>> begin

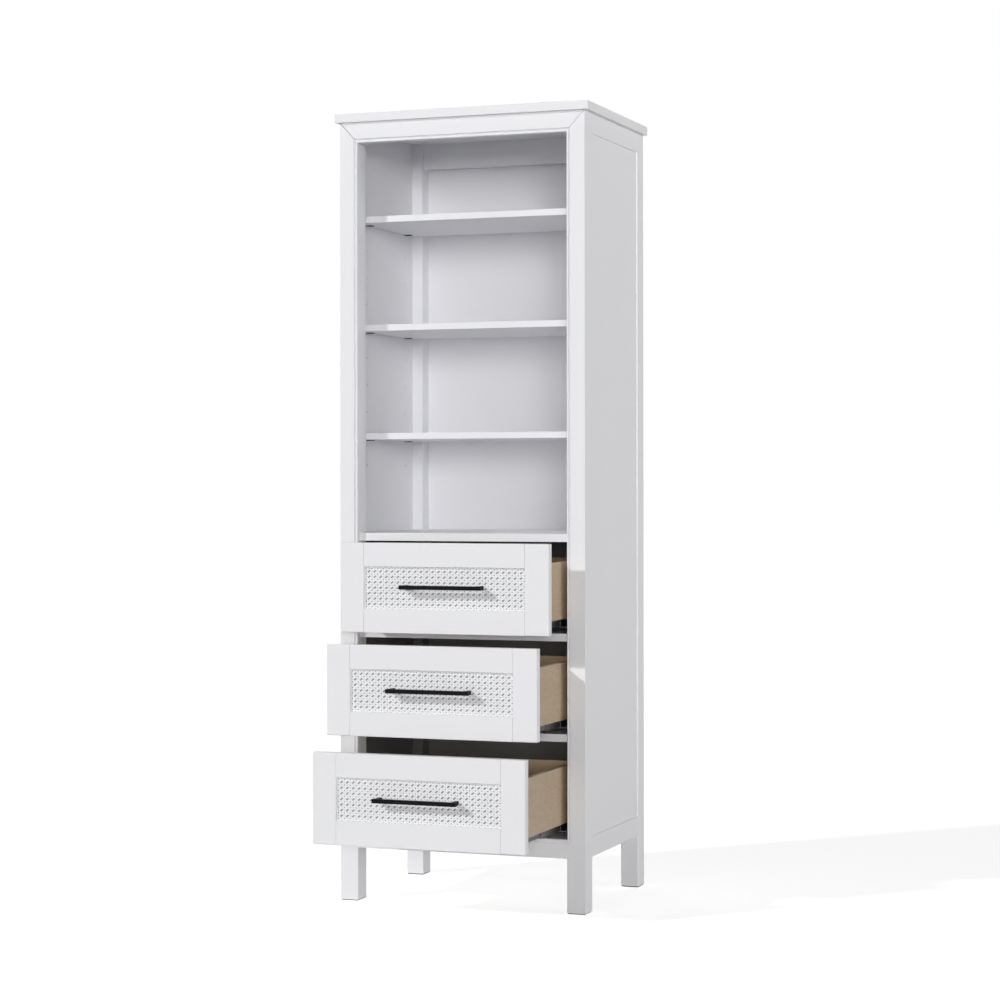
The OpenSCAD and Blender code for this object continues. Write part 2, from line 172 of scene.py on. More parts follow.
# Cane webbing
PITCH_X = 13.9
PITCH_Z = 12.2
STRAND_W = 2.3
STRAND_T = 0.9
STRAND_STEPS = 8
PAIR = 2.3
RISING_W = 2.5
RISING_PAIR = 2.7
FALLING_W = 1.5
SECTION = [(-0.5, -0.05), (-0.3, 0.42), (0.3, 0.42), (0.5, -0.05), (0.34, -0.5), (-0.34, -0.5)]
WEAVE = STRAND_T / 2
DIVE = STRAND_T * 0.95
BUMP_FALL = 0.2
TUCK = 1.5
CANE_DEPTH = 5.8
CANE_LIFT = 1.35
CANE_BACK = 2.4

# Roundings of the edges
NONE = 0.0
HAIR = 0.25
TIGHT = 0.45
EASE = {
    "top": 1.6, "post": 2.0, "back_post": 2.8, "back_post_rim": 1.6, "mitre": 1.6, "rail": 1.2,
    "inner": 1.0, "shelf": 1.3, "cleat": 0.6, "pad": 0.5, "support": 0.35, "backing": 0.2,
    "front": 2.5, "front_joint": 1.2, "front_recess": 1.0, "front_back": 0.8,
    "pull": 0.8, "pull_post": 0.7, "pull_seat": 0.1,
    "box": 1.6, "box_joint": 0.3, "box_foot": 0.5, "box_end_foot": 0.4,
}


def to_m(p):
    return Vector(p) * MM


# Nodes of the materials

def new_material(name, colour, rough, metal=0.0):
    m = bpy.data.materials.new(name)
    m.use_nodes = True
    shader = m.node_tree.nodes["Principled BSDF"]
    shader.inputs["Base Color"].default_value = (*colour, 1)
    shader.inputs["Roughness"].default_value = rough
    shader.inputs["Metallic"].default_value = metal
    return m, m.node_tree, shader


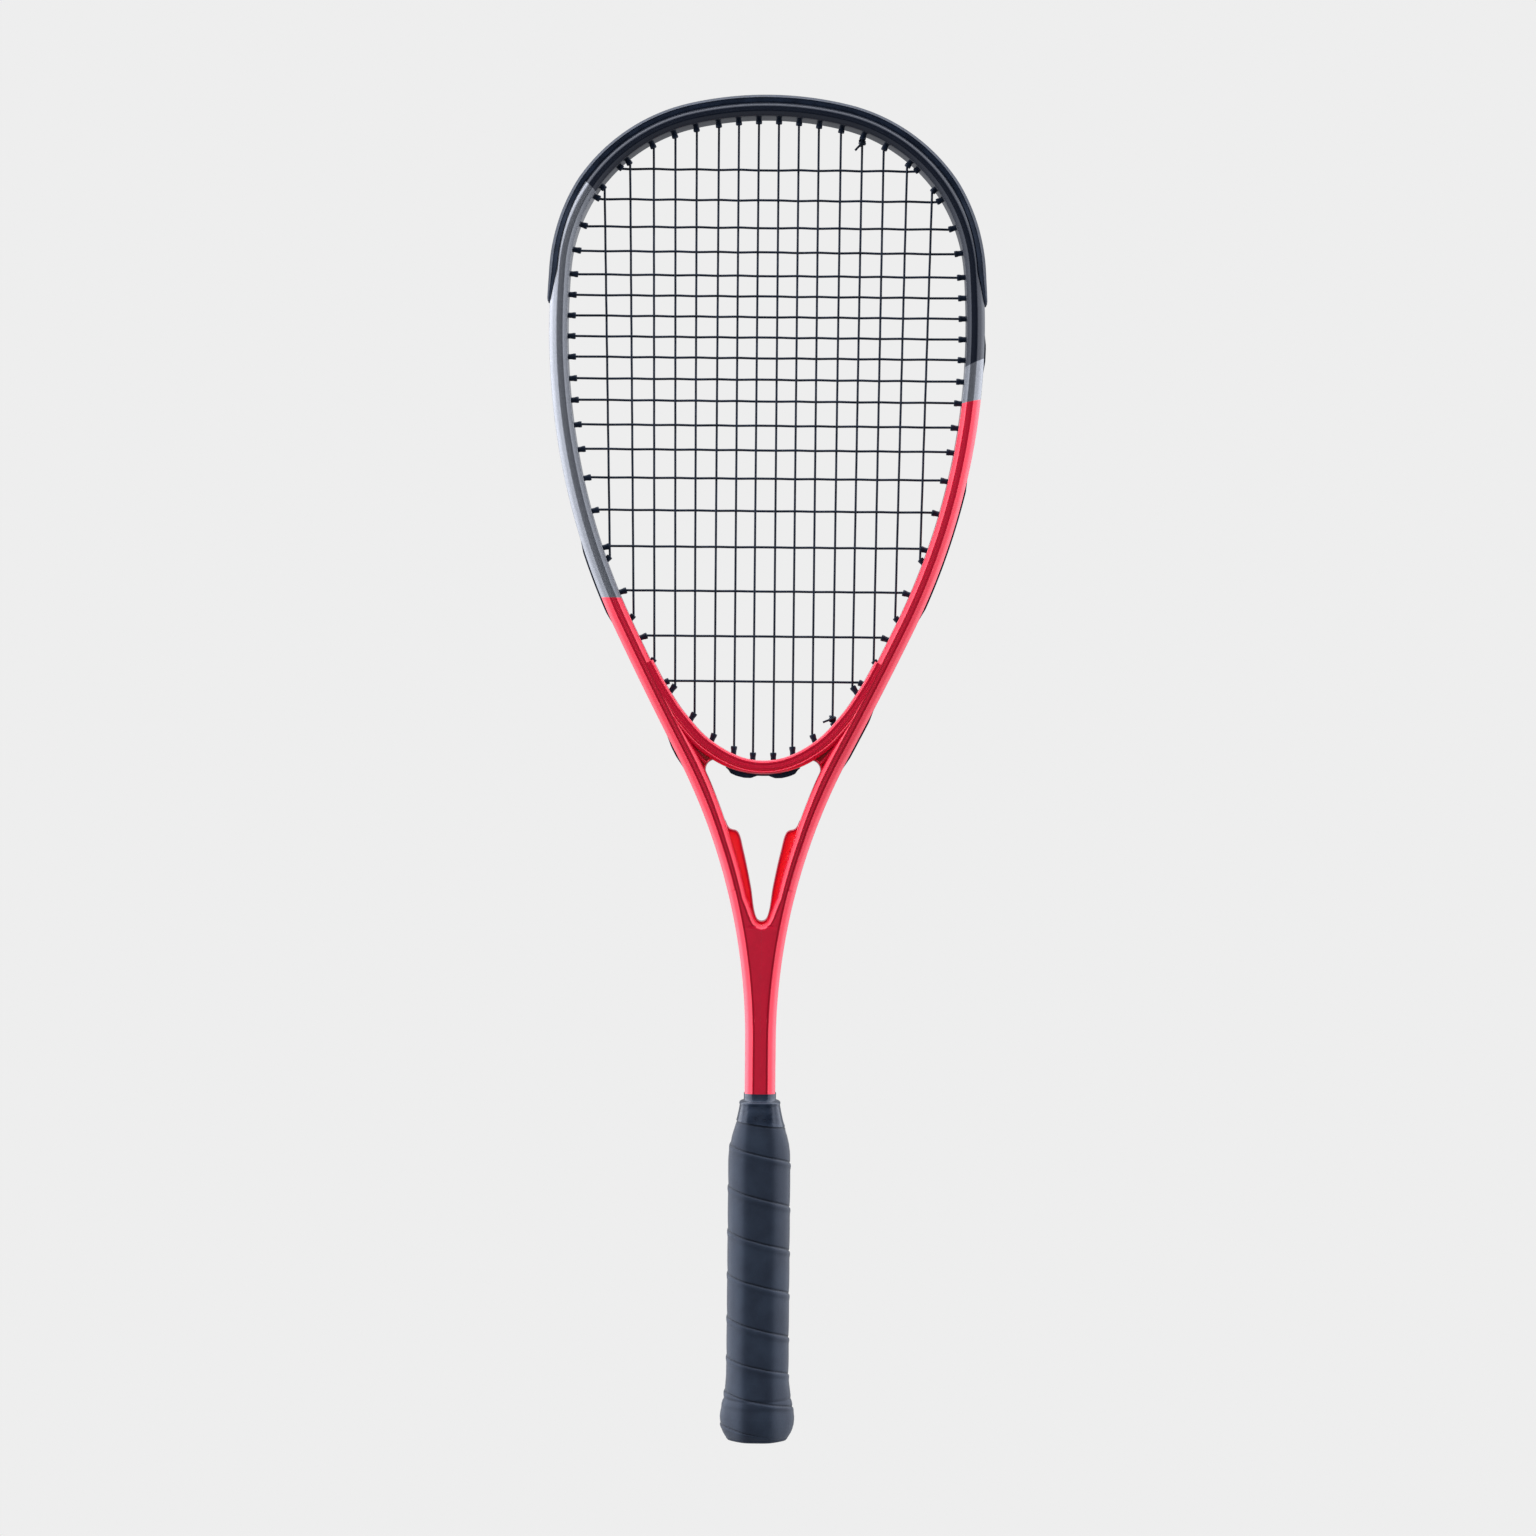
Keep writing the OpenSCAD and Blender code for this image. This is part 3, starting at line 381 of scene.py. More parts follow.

>> end

Print every line of the records exactly. Omit nothing.

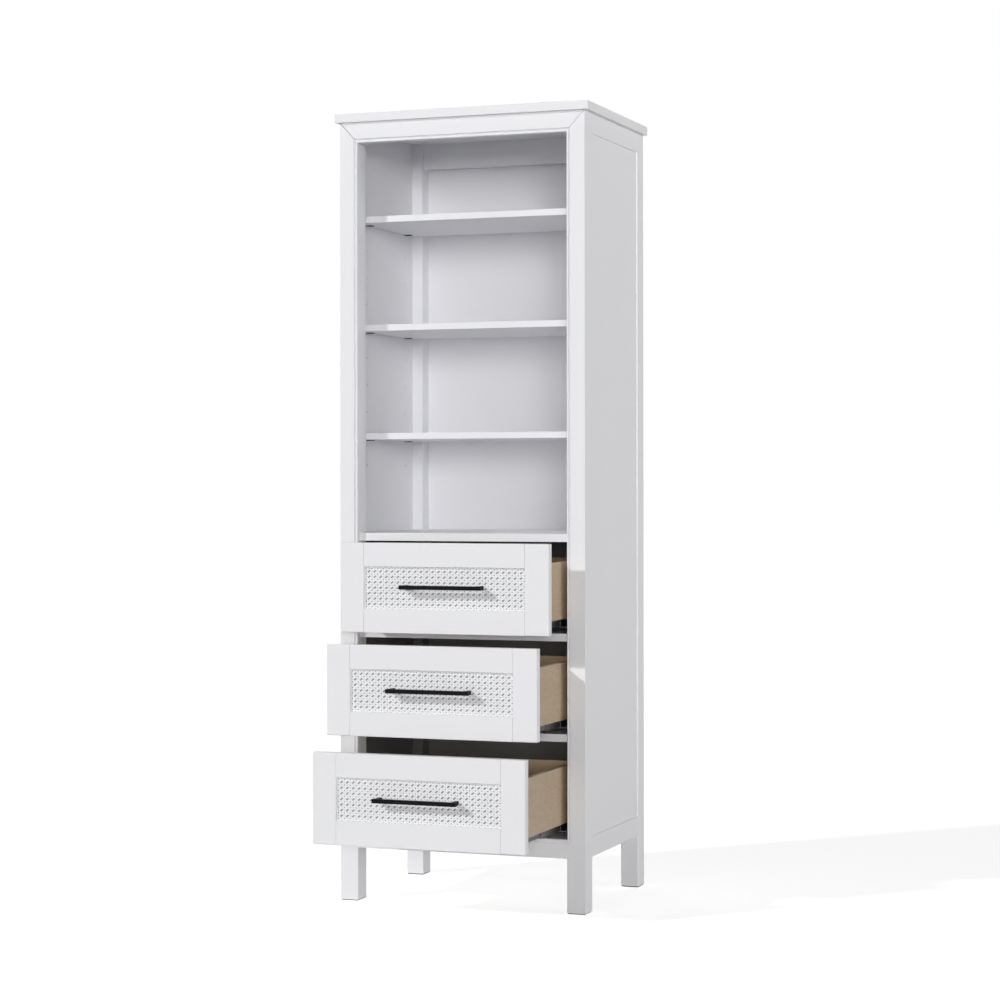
The OpenSCAD and Blender code for this object continues. Write part 2, from line 172 of scene.py on. More parts follow.
# Cane webbing
PITCH_X = 13.9
PITCH_Z = 12.2
STRAND_W = 2.3
STRAND_T = 0.9
STRAND_STEPS = 8
PAIR = 2.3
RISING_W = 2.5
RISING_PAIR = 2.7
FALLING_W = 1.5
SECTION = [(-0.5, -0.05), (-0.3, 0.42), (0.3, 0.42), (0.5, -0.05), (0.34, -0.5), (-0.34, -0.5)]
WEAVE = STRAND_T / 2
DIVE = STRAND_T * 0.95
BUMP_FALL = 0.2
TUCK = 1.5
CANE_DEPTH = 5.8
CANE_LIFT = 1.35
CANE_BACK = 2.4

# Roundings of the edges
NONE = 0.0
HAIR = 0.25
TIGHT = 0.45
EASE = {
    "top": 1.6, "post": 2.0, "back_post": 2.8, "back_post_rim": 1.6, "mitre": 1.6, "rail": 1.2,
    "inner": 1.0, "shelf": 1.3, "cleat": 0.6, "pad": 0.5, "support": 0.35, "backing": 0.2,
    "front": 2.5, "front_joint": 1.2, "front_recess": 1.0, "front_back": 0.8,
    "pull": 0.8, "pull_post": 0.7, "pull_seat": 0.1,
    "box": 1.6, "box_joint": 0.3, "box_foot": 0.5, "box_end_foot": 0.4,
}


def to_m(p):
    return Vector(p) * MM


# Nodes of the materials

def new_material(name, colour, rough, metal=0.0):
    m = bpy.data.materials.new(name)
    m.use_nodes = True
    shader = m.node_tree.nodes["Principled BSDF"]
    shader.inputs["Base Color"].default_value = (*colour, 1)
    shader.inputs["Roughness"].default_value = rough
    shader.inputs["Metallic"].default_value = metal
    return m, m.node_tree, shader


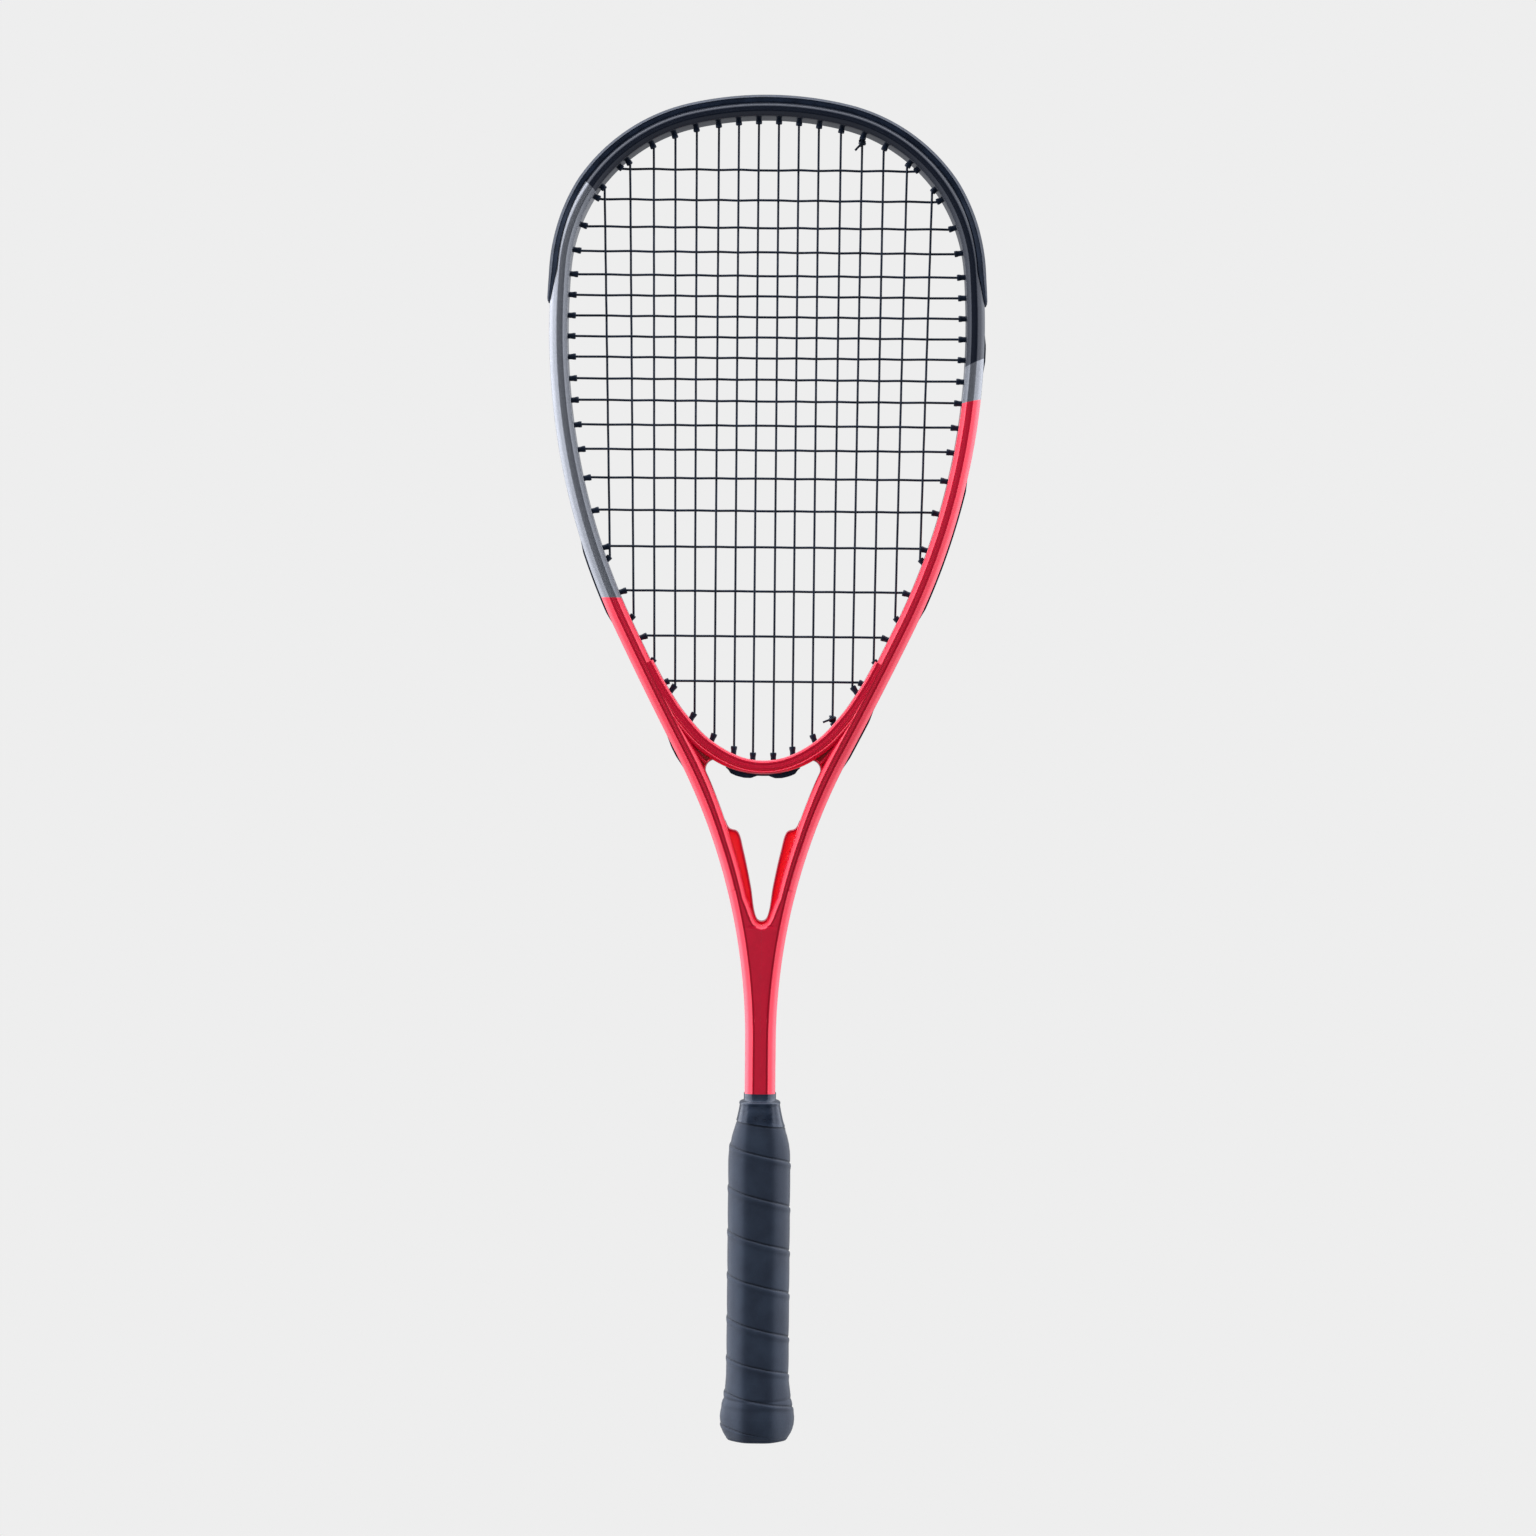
Keep writing the OpenSCAD and Blender code for this image. This is part 3, starting at line 381 of scene.py. More parts follow.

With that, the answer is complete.